Cuba has sent a complement of trained doctors and nurses to help Italy deal with the Coronavirus outbreak. Italy is currently struggling with the highest fatality statistics even outstripping China where the original outbreak occurred. Lombardy being Italy’s worst effected region specifically asked for help from Cuban medics as they have proved invaluable to contain the Chinese outbreak in Wuhan.
The army of medics called the “White Robes” come from Cuba and travel the world to help with medical emergencies; being among the first to the frontline to fight the cholera epidemic in Haiti, the deadly Ebola outbreak in West Africa as well as many other such cases globally.

Whereas many developed countries export weapons and arms, Cuba chooses to export its highly trained medics and doctors.

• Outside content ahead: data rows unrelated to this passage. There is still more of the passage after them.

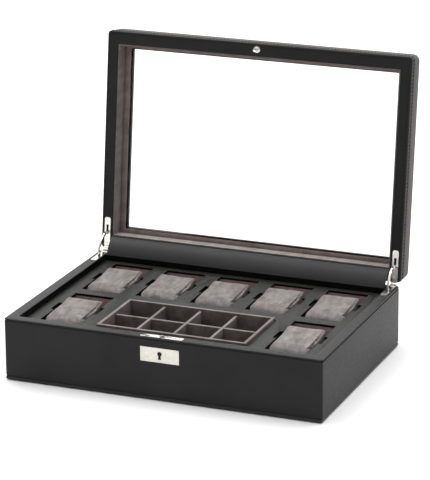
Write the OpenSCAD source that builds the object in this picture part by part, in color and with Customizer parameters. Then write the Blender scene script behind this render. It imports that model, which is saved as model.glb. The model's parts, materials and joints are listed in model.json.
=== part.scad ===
// Watch box: a leather-wrapped case with a hinged glass lid, seven lift-out watch
// cushions, a lift-out tray with eight compartments, and a cam lock.
// The origin is the middle of the underside, +Z is up and the front faces -Y.
// The lid is drawn open, on its stays. Sizes are in millimetres.

/* [Case] */
// Width over the side walls
box_w = 340; // [334:1:350]
// Depth over the front and back walls
box_d = 236; // [230:1:250]
// Height of the case, from the table to its rim
base_h = 66; // [62:1:80]
// Thickness of the leather-wrapped walls
wall_t = 11.5; // [11.5:0.1:12.5]
// Thickness of the plate under the case, leather and all
plate_t = 3.8; // [3:0.1:5]
// Drop from the rim to the top of the deck
deck_drop = 6.6; // [5:0.1:9]
// Thickness of the deck board
deck_t = 4; // [3:0.1:5]

/* [Lid] */
// Height of the lid over its side rails
lid_h = 28.6; // [27:0.1:34]
// Thickness of the two side rails
side_rail_t = 12.4; // [12:0.1:14]
// Thickness of the front and back rails
front_rail_t = 13.8; // [12.4:0.1:15]
// Width of the frame that holds the glass
frame_w = 20.8; // [18:0.1:26]
// Thickness of that frame
frame_t = 5; // [4:0.1:6]
// Thickness of the glass
glass_t = 3; // [2:0.1:3.2]
// Angle from closed to open
open_angle = 97; // [90:0.5:100]

/* [Watch wells] */
// Distance from one well to the next along the row
pitch = 60.6; // [58:0.1:61]
// Width of a well's opening
open_w = 43.6; // [42:0.1:45]
// Length of a well's opening
open_l = 88.2; // [86:0.1:89]
// Width across the two finger notches
notch_w = 51.2; // [48:0.1:52]
// Length of a finger notch
notch_l = 20.4; // [16:0.1:24]
// Distance of each row's middle from the middle of the case
row_y = 51.2; // [50:0.1:52]
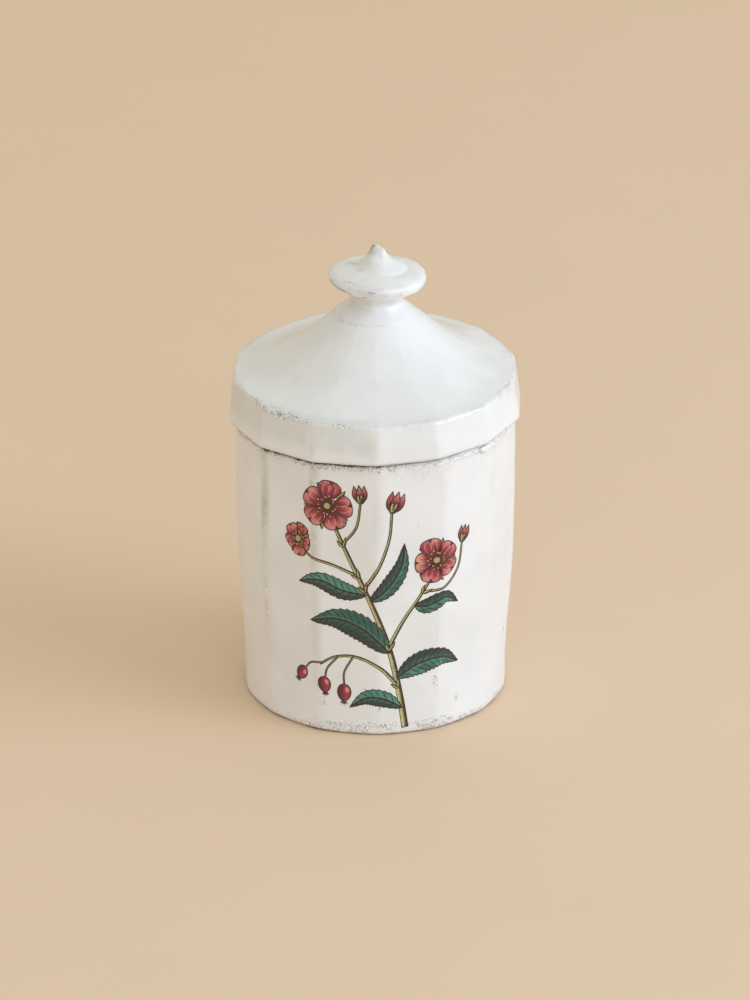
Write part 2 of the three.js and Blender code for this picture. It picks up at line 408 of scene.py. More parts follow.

Cuba fighting European Coronavirus
The unit of 52 personal represent the first time Cuba has sent these medical specialists to a European country; Italy being among the richest countries in the world.
In recent days this is the 6th medical brigade sent out by Cuba to fight the spread of Coronavirus abroad, sending also units to Jamaica, Suriname, Grenada, Nicaragua and Venezuela.
Cuba has one of the highest ratios worldwide of physicians per capita even when excluding those doctors abroad, and its medical brigades for disaster relief continue to earn Havana goodwill worldwide.
“In a time of crisis, the Cuban government, the Cuban people … have risen to the occasion, they have heard our appeal and they have responded,” Jamaican Health Minister Christopher Tufton said on Saturday upon greeting 140 Cuban medical professionals at Kingston international airport.
Britain also thanked Cuba last week for allowing a British cruise ship that had been turned away by several Caribbean ports to dock on the island and for enabling the evacuation of the more than 600 passengers onboard.
We are all afraid but we have a revolutionary duty to fulfill, so we take out fear and put it to one side, he who says he is not afraid is a superhero, but we are not superheros, we are revolutionary doctors.
Leonardo Fernandez, 68, an intensive care specialist
Meanwhile Cuba, which is known for its disaster preparedness, is stepping up measures at home too to stem the coronavirus contagion. Twenty-five cases have been confirmed so far.
President Miguel Diaz-Canel announced late on Friday the country would be closing its borders to foreign non-residents from Tuesday in a major blow to one of the motors of its cash-strapped economy, tourism.
Thousands of doctors and medicine students are also going door-to-door monitoring their local communities.